Although, the pressure on the naira in the foreign exchange market continues unabated as the Central Bank of Nigeria (CBN) maintains its intervention to keep the value of the currency stable
However, puzzled Nigerians are questioning the government’s decision to mandate its ministries, departments, and agencies (MDAs) to demand a valid Tax Clearance Certificate (TCC) from individuals seeking forex for any purpose.
Several banks have already notified their customers of this development through text messages, as the Nigerian government aims to ensure tax compliance among its citizens.
This move aligns with the provisions of Section 85 of the Personal Income Tax Act (PITA), 2011 (as amended), and Section 31(5) of the FCT-IRS Act, 2015, which have already been implemented in the Federal Capital Territory and other parts of the country.
According to a publication by the FCT-Inland Revenue Service, the regulation covers a wide range of transactions, including government loans, vehicle registration, applications for foreign exchange or exchange control permission, certificate of occupancy, government contracts, and contracts awarded by registered companies and government agencies.

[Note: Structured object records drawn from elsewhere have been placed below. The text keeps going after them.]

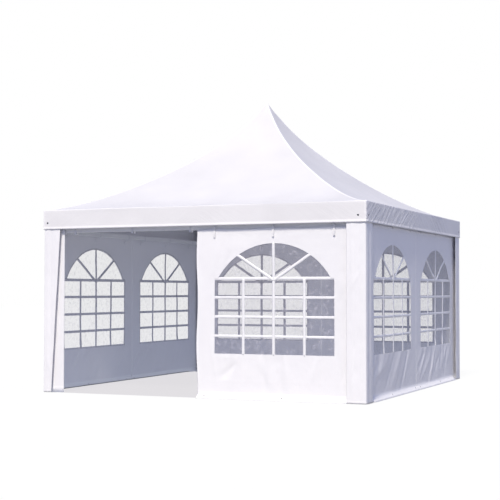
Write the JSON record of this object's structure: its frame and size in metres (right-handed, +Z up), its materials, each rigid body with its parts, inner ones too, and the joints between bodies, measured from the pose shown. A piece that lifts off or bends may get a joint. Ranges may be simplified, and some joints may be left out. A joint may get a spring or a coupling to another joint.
{
  "type": "pagoda marquee tent",
  "caption": "Square pagoda marquee with a concave peaked roof, valance, hung wall panels with arched windows and an open doorway.",
  "frame": {"origin": "centre of the square plan, on the ground under the foot plates", "axes": "-Y is the front with the open doorway, +X is right seen from the front, +Z is up"},
  "size_m": [4, 4, 3.5799],
  "materials": {
    "roof_fabric": "white coated fabric, satin",
    "wall_fabric": "white coated fabric, satin, lightly creased",
    "clear_film": "clear flexible film, slightly rippled",
    "coated_steel": "white powder coat, satin"
  },
  "bodies": {
    "root": {"front_roof_slope": "roof_fabric", "front_eave_beam": "coated_steel", "front_wall_rail": "coated_steel", "right_roof_slope": "roof_fabric", "right_eave_beam": "coated_steel", "right_wall_rail": "coated_steel", "back_roof_slope": "roof_fabric", "back_eave_beam": "coated_steel", "back_wall_rail": "coated_steel", "left_roof_slope": "roof_fabric", "left_eave_beam": "coated_steel", "left_wall_rail": "coated_steel", "roof_peak": "roof_fabric", "valance": "roof_fabric", "front_right_panel": "wall_fabric", "front_right_film": "clear_film", "right_front_panel": "wall_fabric", "right_front_film": "clear_film", "right_back_panel": "wall_fabric", "right_back_film": "clear_film", "back_right_panel": "wall_fabric", "back_right_film": "clear_film", "back_left_panel": "wall_fabric", "back_left_film": "clear_film", "left_back_panel": "wall_fabric", "left_back_film": "clear_film", "left_front_panel": "wall_fabric", "left_front_film": "clear_film", "front_left_post": "coated_steel", "front_left_connector": "coated_steel", "front_left_rafter": "coated_steel", "front_left_post_cover": "wall_fabric", "front_right_post": "coated_steel", "front_right_connector": "coated_steel", "front_right_rafter": "coated_steel", "front_right_post_cover": "wall_fabric", "back_right_post": "coated_steel", "back_right_connector": "coated_steel", "back_right_rafter": "coated_steel", "back_right_post_cover": "wall_fabric", "back_left_post": "coated_steel", "back_left_connector": "coated_steel", "back_left_rafter": "coated_steel", "back_left_post_cover": "wall_fabric", "king_mast": "coated_steel"}
  },
  "joints": []
}
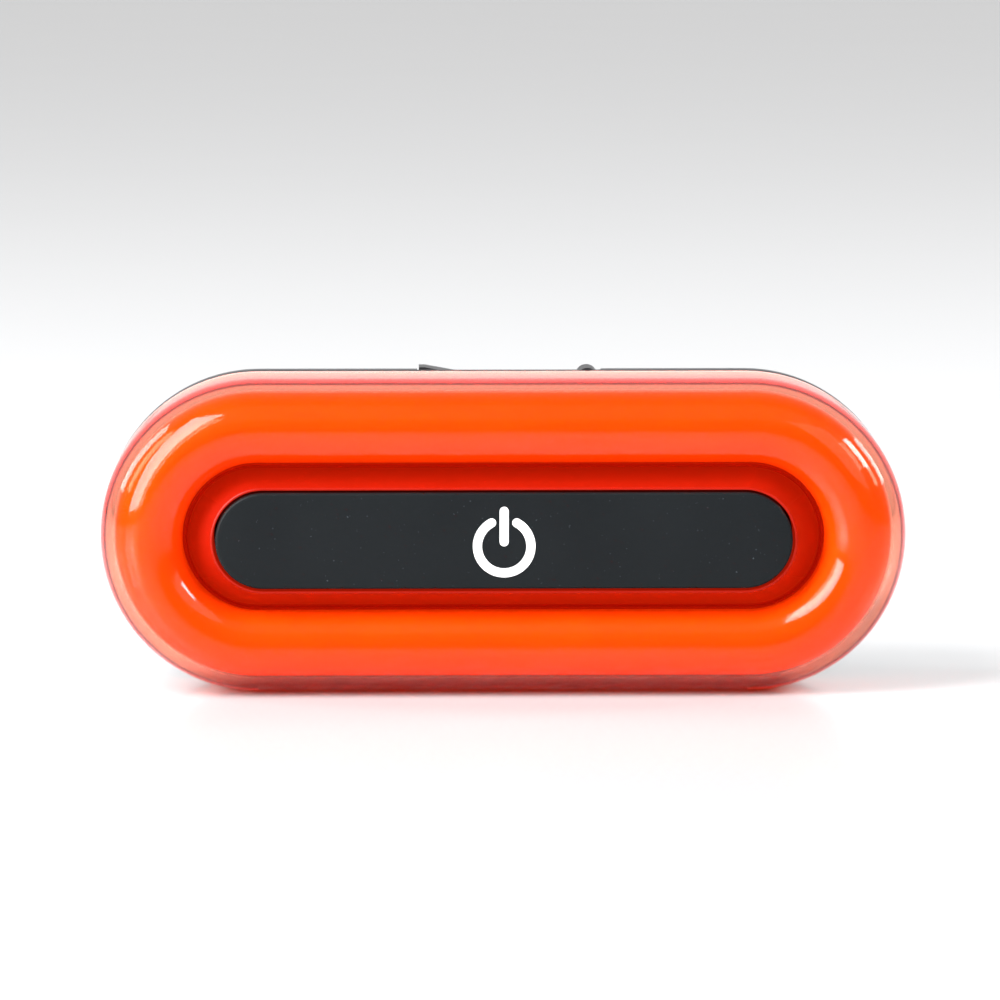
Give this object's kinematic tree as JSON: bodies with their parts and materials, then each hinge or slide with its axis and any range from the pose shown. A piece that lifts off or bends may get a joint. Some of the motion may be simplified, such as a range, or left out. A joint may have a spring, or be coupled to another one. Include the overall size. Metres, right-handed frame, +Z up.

Other transactions requiring a valid TCC include building plan approvals, trade licenses, property transfers, agent licenses, pools or gaming licenses, contractor registrations, distributorship applications, appointments or elections to public office, ownership transfers of vehicles, land plots, FCTA loans, and any other transactions as determined from time to time.
Under the new directive, MDAs, banks, and corporate entities must rigorously verify the authenticity of all presented TCCs by consulting the issuing tax authority.

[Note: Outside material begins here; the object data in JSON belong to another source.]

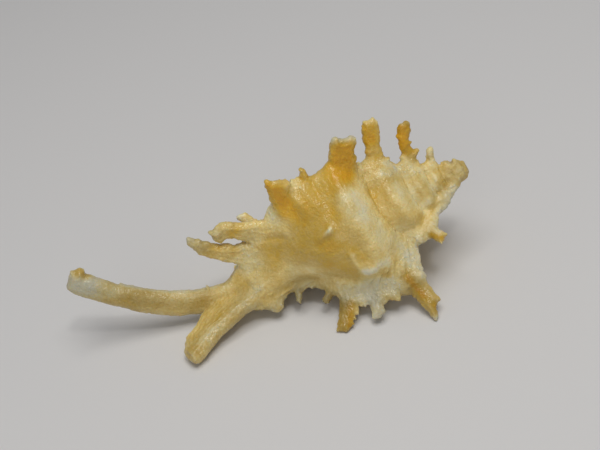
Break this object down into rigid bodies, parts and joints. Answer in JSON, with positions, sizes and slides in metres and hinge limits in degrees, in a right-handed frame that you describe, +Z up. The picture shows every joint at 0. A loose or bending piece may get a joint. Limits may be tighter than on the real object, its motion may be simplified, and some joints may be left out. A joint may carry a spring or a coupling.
{
  "type": "murex shell",
  "caption": "Small cream murex shell with spined varices, a long curved canal and an open mouth, lying aperture down as an ornament or specimen.",
  "frame": {"origin": "on the surface it rests on, under the middle of the shell's bounding box", "axes": "+Z up as the shell rests, +X along the shell towards the apex, -Y towards the side that the picture shows"},
  "size_m": [0.0497, 0.024, 0.0198],
  "materials": {
    "shell": "waxy cream shell with orange patches, slightly glossy"
  },
  "bodies": {
    "root": {"murex_shell": "shell"}
  },
  "joints": []
}
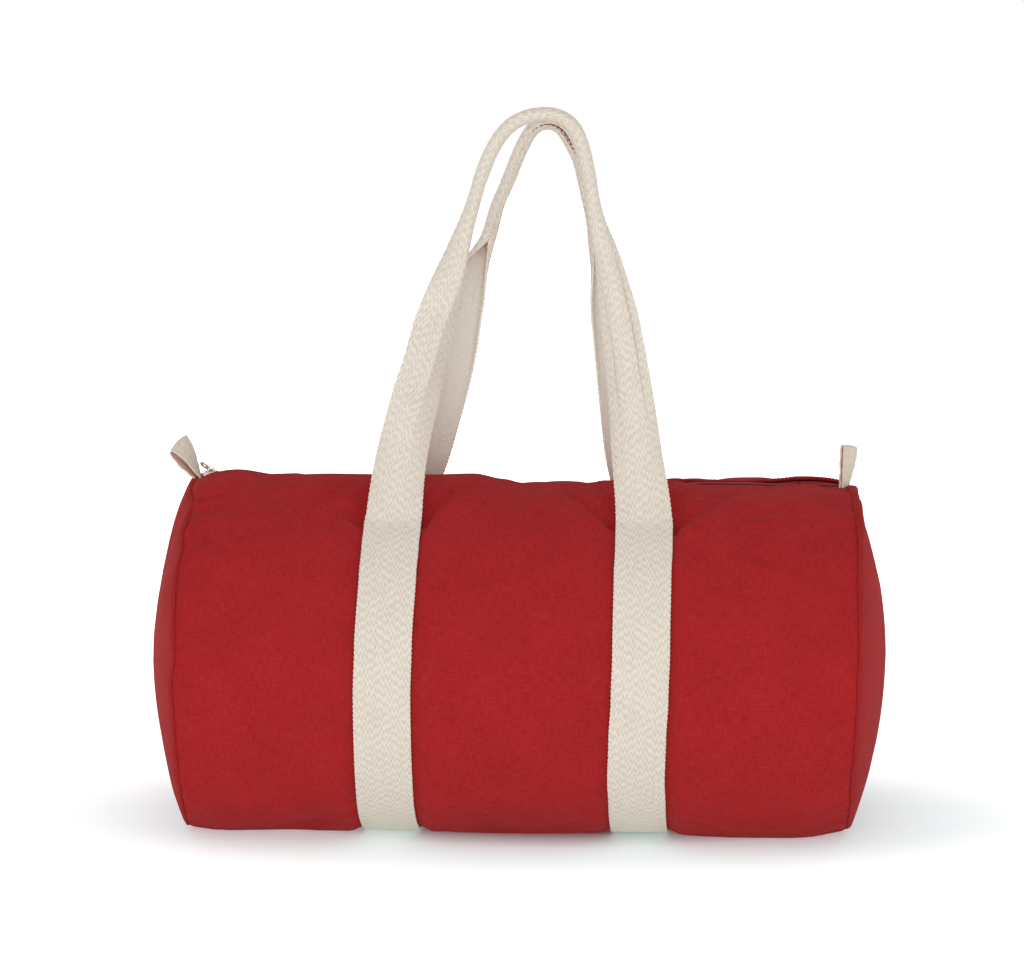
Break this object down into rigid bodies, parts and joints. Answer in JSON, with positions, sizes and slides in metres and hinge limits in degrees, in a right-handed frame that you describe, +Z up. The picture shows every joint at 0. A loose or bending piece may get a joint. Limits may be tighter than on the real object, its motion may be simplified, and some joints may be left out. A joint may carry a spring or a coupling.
{
  "type": "barrel bag",
  "caption": "Round-ended zipped canvas hold-all lying on its side, with webbing bands that go under the body and stand up as folded carrying handles, and a tape loop at each end of the zip.",
  "frame": {"origin": "on the floor under the middle of the bag", "axes": "+X along the bag to the right as seen from the front, +Y from front to back, +Z up"},
  "size_m": [0.4996, 0.2598, 0.4873],
  "materials": {
    "canvas": "fine plain-weave cotton canvas, matt",
    "webbing": "undyed cotton webbing, chunky weave, matt",
    "tab_tape": "undyed cotton twill tape, matt",
    "thread": "undyed sewing thread",
    "canvas_thread": "red sewing thread",
    "zip_tape": "red woven zip tape",
    "zip_teeth": "red nylon coil",
    "binding": "red seam binding",
    "slider_metal": "pale plated, satin"
  },
  "bodies": {
    "bag": {"body_panel": "canvas", "end_panel_left": "canvas", "end_panel_right": "canvas", "seam_binding_left": "binding", "seam_binding_right": "binding", "strap_left": "webbing", "strap_right": "webbing", "strap_stitches_front_left": "thread", "strap_stitches_front_right": "thread", "strap_stitches_back_left": "thread", "strap_stitches_back_right": "thread", "zip_tape_end_left_front": "zip_tape", "zip_tape_end_left_back": "zip_tape", "zip_tape_end_right_front": "zip_tape", "zip_tape_end_right_back": "zip_tape", "zip_teeth_end_left_front": "zip_teeth", "zip_teeth_end_left_back": "zip_teeth", "zip_teeth_end_right_front": "zip_teeth", "zip_teeth_end_right_back": "zip_teeth", "zip_topstitch_front": "canvas_thread", "zip_topstitch_back": "canvas_thread"},
    "front_handle": {"handle_front": "webbing", "grip_stitches_front": "thread"},
    "back_handle": {"handle_back": "webbing", "grip_stitches_back": "thread"},
    "front_zip_half": {"zip_tape_front": "zip_tape", "zip_teeth_front": "zip_teeth"},
    "back_zip_half": {"zip_tape_back": "zip_tape", "zip_teeth_back": "zip_teeth"},
    "slider": {"zip_slider": "slider_metal", "slider_bridge": "slider_metal"},
    "pull": {"zip_pull": "slider_metal"},
    "left_tab": {"tab_left": "tab_tape"},
    "right_tab": {"tab_right": "tab_tape"}
  },
  "joints": [
    {"name": "front_handle_fold", "type": "hinge", "parent": "bag", "child": "front_handle", "pos_m": [0, -0.06994, 0.21429], "axis": [1, 0, 0], "range_deg": [0, 115]},
    {"name": "back_handle_fold", "type": "hinge", "parent": "bag", "child": "back_handle", "pos_m": [0, 0.06994, 0.21429], "axis": [-1, 0, 0], "range_deg": [0, 115]},
    {"name": "front_zip_lift", "type": "hinge", "parent": "bag", "child": "front_zip_half", "pos_m": [0, -0.0138, 0.23148], "axis": [1, 0, -0.0095], "range_deg": [0, 80]},
    {"name": "back_zip_lift", "type": "hinge", "parent": "bag", "child": "back_zip_half", "pos_m": [0, 0.0138, 0.23148], "axis": [1, 0, -0.0095], "range_deg": [-80, 0]},
    {"name": "slider_run", "type": "slide", "parent": "bag", "child": "slider", "axis": [1, 0, -0.0095], "range_m": [0, 0.421]},
    {"name": "pull_swing", "type": "hinge", "parent": "slider", "child": "pull", "pos_m": [-0.2105, 0, 0.23768], "axis": [0, 1, 0], "range_deg": [-22, 120]},
    {"name": "left_tab_flop", "type": "hinge", "parent": "bag", "child": "left_tab", "pos_m": [-0.2226, 0, 0.2331], "axis": [0, 1, 0], "range_deg": [-18, 12]},
    {"name": "right_tab_flop", "type": "hinge", "parent": "bag", "child": "right_tab", "pos_m": [0.2226, 0, 0.22887], "axis": [0, 1, 0], "range_deg": [-26, 46]}
  ],
  "couplings": [
    {"joint": "back_zip_lift", "follows": "front_zip_lift", "ratio": -1}
  ]
}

The FCT tax authority states that this development stems from the need to ensure that all residents of the FCT fulfill their tax obligations as required by law.
Enhancing Revenue Generation
The FCT-IRS further asserts that it will conduct routine monitoring and enforcement exercises monthly, quarterly, or annually to fulfill its mandate of improving revenue generation and ensuring compliance. It warns that strict sanctions will be imposed on non-compliant entities as stipulated by law.
Additionally, the FCT-IRS emphasizes that filing annual tax returns is mandatory for all FCT residents, and obtaining a TCC is a prerequisite for compliance.
The monitoring exercise will, therefore, evaluate the promptness of annual return filing and the demand for TCCs in the aforementioned transactions.
In an update regarding foreign exchange requests and transactions, banks have informed their customers that they must provide their TCCs before foreign exchange transactions can be processed.
This requirement applies to various transactions such as PTA/BTA (Personal Travel Allowance/Business Travel Allowance), international school fees, medical expenses, personal remittances for home maintenance, and other similar purposes.
From $4,000 to $2,000
Earlier this year, commercial banks implemented measures to reduce personal travel allowance (PTA) and business travel allowance (BTA) by 50 percent, from $4,000 to $2,000. Students who were accessing up to $4,000 in the past will no longer have such access. This decision has been made to help manage the country’s dollar demand.
Additionally, the frequency of PTA/BTA requests has been reduced from once a quarter to twice a year. Banks informed their customers last year that starting this year, PTA/BTA requests can only be presented twice annually instead of four times, and the disbursement will be made in the form of dollar cards.
These measures are likely being taken in response to economic conditions and the need to control the outflow of foreign currency reserves. The aim may be to ensure a more sustainable balance of payments for the country, particularly regarding dollar demand.